§ Extracted data:
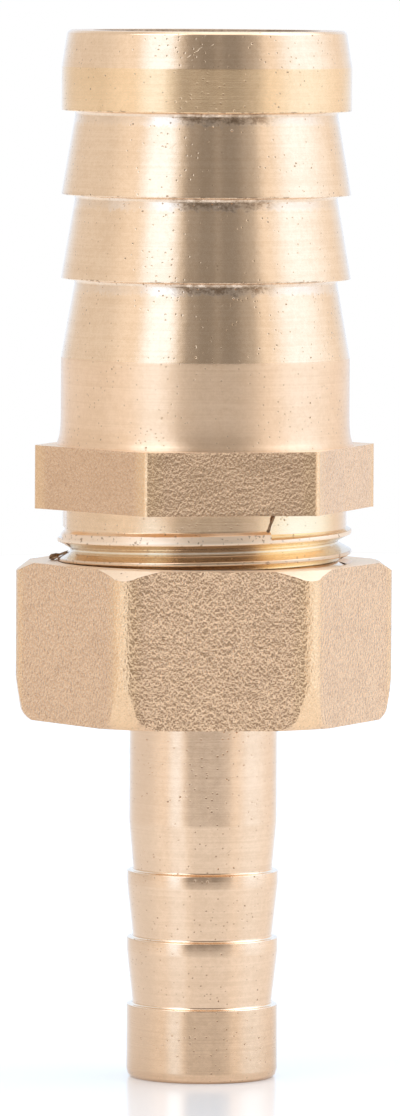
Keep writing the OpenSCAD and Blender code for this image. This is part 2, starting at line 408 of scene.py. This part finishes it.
def turned_finish(name, clean, dull, cut_depth, roughness, anisotropy, stained_and_shaded=False, nicked_with_painted_light=False,
                  shaded_left=False):
    """Brass as the lathe left it: fine lines round the work, pits in clusters, and mottling. Where
    it is stained, a paler band lies just under each barb, and brown grime and painted shade lie in
    the corners under the barbs, most of it at the front. Where it is nicked, it is a thread with
    bruised crests, and it has painted light: a highlight to the right, shade at the front of the
    grooves and of the collar's slope, and darker lower crests as shade, with a paler top crest.
    Where it is shaded on the left, the left side is painted darker as shade."""
    finish, wire, place = new_finish(name)
    east = wire.node("SeparateXYZ", {}, {0: place}, 0)
    north = wire.node("SeparateXYZ", {}, {0: place}, 1)
    height = wire.node("SeparateXYZ", {}, {0: place}, 2)
    # degrees round the part, 0 at its front and 90 on its right
    front = wire.maths("ARCTAN2", east, north * -1) * math.degrees(1)
    # The front of the part, where the thread is painted darker as shade.
    shaded_front = front.within(-24, 12, 6)
    lines = noise(wire, stretched(wire, place, (0.05, 0.05, 4.0)), 1.0, 3.0, 0.75)
    fine_lines = noise(wire, stretched(wire, place, (0.1, 0.1, 11.0)), 1.0, 2.0, 0.6)
    mottle = noise(wire, place, 1.9, 5.0, 0.7)
    clouds = noise(wire, place, 0.22, 3.0, 0.55)
    clusters = clouds.between(0.42, 0.66)
    pits = specks(wire, place, 2.1, 0.24, 0.16 + clusters * 0.7)
    pocks = specks(wire, place, 1.2, 0.14, 0.08 + clusters * 0.40)
    rubbed = wire.node("VectorRotate", {"rotation_type": "Y_AXIS"},
                       {"Vector": place, "Angle": math.radians(38)})
    streaks = noise(wire, stretched(wire, rubbed, (0.7, 0.7, 7.0)), 1.0, 2.0, 0.6)
    scratch = streaks.between(0.68, 0.74) * noise(wire, place, 0.16).between(0.56, 0.62)
    pit_brown = (0.34, 0.20, 0.11)
    under_barb_pale = (0.94, 0.76, 0.61)
    # Brown of grime, also used as painted shade under the barbs.
    grime_and_shade_brown = (0.36, 0.23, 0.14)
    # Painted shade colour of the left side.
    left_shade_brown = (0.74, 0.53, 0.37)
    # Painted highlight colour of the right lamp on the thread.
    painted_highlight_gold = (0.97, 0.79, 0.55)
    # Painted shade colours for the front of the grooves and of the collar's slope.
    groove_shade = (0.68, 0.53, 0.40)
    slope_shade = (0.55, 0.40, 0.29)
    # Painted shade colour of the lower crests.
    lower_crest_shade = (0.72, 0.49, 0.32)
    top_crest_pale = (0.97, 0.74, 0.55)
    worn = noise(wire, place, 4.5, 2.0, 0.6)
    dullness = lines * 0.3 + clouds * 0.2 + mottle * 0.3 + worn * 0.2
    colour = dullness.between(0.40, 0.60).blend(clean, dull)
    if stained_and_shaded:
        # A paler band just under each barb, patchy with the clusters.
        below = sum(height.within(edge - 1.9 + mottle * 1.6, edge + 0.02, 0.2) for edge in barb_edges)
        colour = (below * (0.25 + clusters * 0.45)).blend(colour, under_barb_pale)
        blots = noise(wire, stretched(wire, place, (1.5, 1.5, 2.2)), 1.0, 4.0, 0.75).between(0.30, 0.62)
        # Brown under the barbs: partly real grime, partly painted shade of the overhang, mostly at the
        # front.
        grime_and_shade = sum(height.within(edge - 1.9 + mottle * 2.0, edge + 0.02, 0.3) for edge in barb_edges)
        colour = (grime_and_shade * blots * (0.12 + front.within(-24, 18, 6) * 0.8)).blend(colour, grime_and_shade_brown)
    # A broken brown line along the lowest part of each barb.
    barb_edge_line = sum(height.within(edge, edge + 0.13, 0.03) for edge in barb_edges)
    line_breaks = noise(wire, stretched(wire, place, (0.9, 0.9, 0.2)), 1.0, 3.0, 0.7).between(0.50, 0.64)
    colour = (barb_edge_line * line_breaks * 0.7).blend(colour, grime_and_shade_brown)
    if nicked_with_painted_light:
        flat_place = stretched(wire, place, (1, 1, 0))
        radius = wire.node("VectorMath", {"operation": "LENGTH"}, {0: flat_place}, 1)
        crests = radius.between(crest_r - 0.10, crest_r - 0.05)
        top_crest = height.between(collar_low + 0.4, collar_low + 0.6)
        grooves = 1 - radius.between(collar_r - 0.15, collar_r - 0.05)
        nicks = crests * noise(wire, place, 2.2, 2.0, 0.6).between(0.60, 0.66)
        # Painted highlight: paler gold on the thread's right side, most in the grooves.
        colour = (front.within(14, 50, 8) * (0.5 + grooves * 0.5)).blend(colour, painted_highlight_gold)
        slope = radius.within(collar_r + 0.03, crest_r - 0.12, 0.02)
        # Painted shade: the grooves and the collar's slope are darker at the front.
        colour = (shaded_front * grooves * 0.8).blend(colour, groove_shade)
        colour = (shaded_front * slope * 0.6).blend(colour, slope_shade)
        # Painted shade: the lower crests are darker, shaded by the nut; the top crest is paler.
        colour = (crests * (1 - top_crest) * 0.8).blend(colour, lower_crest_shade)
        colour = (crests * top_crest * 0.8).blend(colour, top_crest_pale)
        colour = (nicks * 0.8).blend(colour, grime_and_shade_brown)
        roughness = roughness + crests * top_crest * 0.22
    # Painted shade: the left side is darker.
    if shaded_left:
        left = (1 - front.between(-62, -42)) * front.between(-150, -110)
        colour = (left * 0.6).blend(colour, left_shade_brown)
    colour = (pits * 0.42).blend(colour, pit_brown)
    colour = (pocks * 0.8).blend(colour, pit_brown)
    bumps = (lines * cut_depth + fine_lines * (cut_depth * 0.35) + mottle * 0.004 + clouds * 0.03
             - pits * 0.012 - pocks * 0.03 - scratch * 0.008)
    bump = wire.node("Bump", {}, {"Height": bumps, "Distance": MM, "Strength": 1.0})
    shine = wire.node("BsdfPrincipled", {}, {
        "Base Color": colour, "Metallic": 1.0, "Roughness": roughness + mottle * 0.06 + lines * 0.04,
        "Anisotropic": anisotropy, "Anisotropic Rotation": 0.25, "Normal": bump})
    wire.node("OutputMaterial", {}, {"Surface": shine})
    return finish


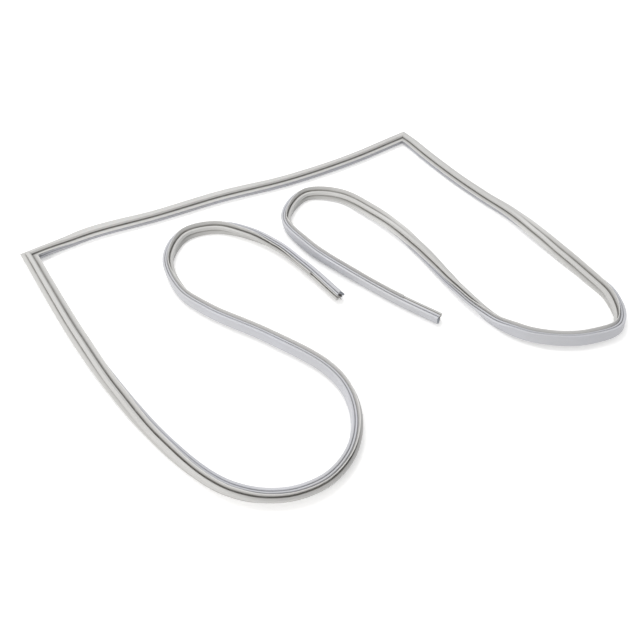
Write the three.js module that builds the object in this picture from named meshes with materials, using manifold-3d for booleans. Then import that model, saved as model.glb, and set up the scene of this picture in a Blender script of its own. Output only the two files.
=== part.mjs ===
// Magnetic door gasket, three-sided: a top run, two long side runs, two welded corners.
// It lies slack on a floor the way it was set down, with both side runs curled back.
// Millimetres, +Z up, X to the right and Y away from the viewer.
import * as THREE from 'three';
import { mergeVertices } from 'three/addons/utils/BufferGeometryUtils.js';
import Module from 'manifold-3d';

const wasm = await Module();
wasm.setup();

// Door the gasket is cut for: height of a side run over the welded corner.
const DOOR_HEIGHT = 1981;

// Extruded section, measured over the width (U) and up from the magnet face (V).
// U runs from the inner edge of the frame to its outer edge.
const SECTION_HEIGHT = 18.7;
const WING_REACH = 14.5;
const FACE_HALF = 9.5;
const FACE_ROUND = 0.5;
const BULB_HEIGHT = 4.2;
const PLEAT_REACH = 9.8;
const PLEAT_LOW = 6.3;
const PLEAT_HIGH = 8.5;
const NECK_HALF = 5.3;
const NECK_LOW = 5.3;
const WEB_LOW = 9.6;
const WEB_HIGH = 11.6;
const WING_TIP_LOW = 12.3;
const WING_TIP_HIGH = 13.4;
const STEM_HALF = 2;
const BARB_LOW = 13.7;
const BARB_HIGH = 14.7;
const BARB_HALF = 4.4;
const CROWN_HALF = 2.7;
const WALL = 1.0;

// Magnet strip and the pocket it slides into.
const MAGNET_WIDTH = 15;
const MAGNET_THICK = 2.2;
const POCKET_PLAY = 0.3;
const POCKET_WIDTH = MAGNET_WIDTH + 2 * POCKET_PLAY;
const POCKET_FLOOR = 0.8;
const POCKET_HIGH = POCKET_FLOOR + MAGNET_THICK + 2 * POCKET_PLAY;
const MAGNET_SHOWS = 2;
const MAGNET_CORNER_GAP = 10;

// The two side runs were cut by hand, one a little short and one a little long.
const LEFT_SPARE = -9;
const RIGHT_SPARE = 16;

// Relief cut at each free end: the inner wing is trimmed off.
const RELIEF_LENGTH = 76;
const RELIEF_ROOT = 6;

// Axis of the section that rides on the lie line.
const AXIS_V = SECTION_HEIGHT / 2;

// Straight stretch beside each weld, and how far apart the cross cuts may be.
const WELD_STRAIGHT = 30;
const FIRST_CUT = 22;
const LONGEST_STEP = 84;
const TURN_PER_STEP = 0.205;
const ROLL_PER_STEP = 0.145;
const FINE_STEPS = 4000;

// Moves the lie so that the middle of its outline is the origin.
const CENTRE_SHIFT = [1.17, -5.65];

// Lie of the strip on the floor: x, y in millimetres, roll in degrees.
// Roll 0 has the magnet face down, minus stands the inner edge up, plus the outer edge.
const LEFT_CORNER = [-554, 45];
const RIGHT_CORNER = [220, 467];
const CORNER_HEADING = 35.5;
const LEFT_LIE = [
  [-498, -35, -10],
  [-403, -167, -16],
  [-312, -280, -40],
  [-227, -371, -60],
  [-145, -438, -74],
  [-101, -459, -82],
  [-54, -467, -90],
  [-9, -461, -93],
  [35, -438, -95],
  [67, -395, -95],
  [78, -338, -95],
  [65, -279, -96],
  [30, -232, -97],
  [-70, -165, -98],
  [-182, -103, -95],
  [-240, -54, -90],
  [-277, 31, -80],
  [-258, 107, -66],
  [-199, 131, -68],
  [-131, 111, -90],
  [-67, 70, -112],
  [-13, 17, -126],
  [56, -69, -128],
  [97, -120, -128],
];
const TOP_LIE = [
  [-447, 116, 8],
  [-325, 171, 2],
  [-196, 236, 5],
  [-56, 294, 0],
  [87, 373, -3],
];
const RIGHT_LIE = [
  [276, 378, 0],
  [326, 302, 0],
  [374, 237, 2],
  [423, 176, 10],
  [462, 113, 30],
  [499, 50, 50],
  [533, -8, 63],
  [560, -67, 76],
  [551, -139, 100],
  [489, -168, 112],
  [430, -171, 112],
  [376, -156, 98],
  [331, -121, 68],
  [294, -69, 38],
  [259, -8, 20],
  [223, 59, 5],
  [178, 126, -15],
  [126, 184, -36],
  [62, 236, -56],
  [-13, 240, -68],
  [-51, 154, -80],
  [-3, 71, -92],
  [51, 20, -82],
  [155, -66, -78],
  [230, -118, -78],
  [272, -147, -78],
];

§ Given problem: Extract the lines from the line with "Write the three.js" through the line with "const DOOR_HEIGHT = 1981;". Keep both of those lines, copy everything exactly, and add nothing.

§ Written response:
Write the three.js module that builds the object in this picture from named meshes with materials, using manifold-3d for booleans. Then import that model, saved as model.glb, and set up the scene of this picture in a Blender script of its own. Output only the two files.
=== part.mjs ===
// Magnetic door gasket, three-sided: a top run, two long side runs, two welded corners.
// It lies slack on a floor the way it was set down, with both side runs curled back.
// Millimetres, +Z up, X to the right and Y away from the viewer.
import * as THREE from 'three';
import { mergeVertices } from 'three/addons/utils/BufferGeometryUtils.js';
import Module from 'manifold-3d';

const wasm = await Module();
wasm.setup();

// Door the gasket is cut for: height of a side run over the welded corner.
const DOOR_HEIGHT = 1981;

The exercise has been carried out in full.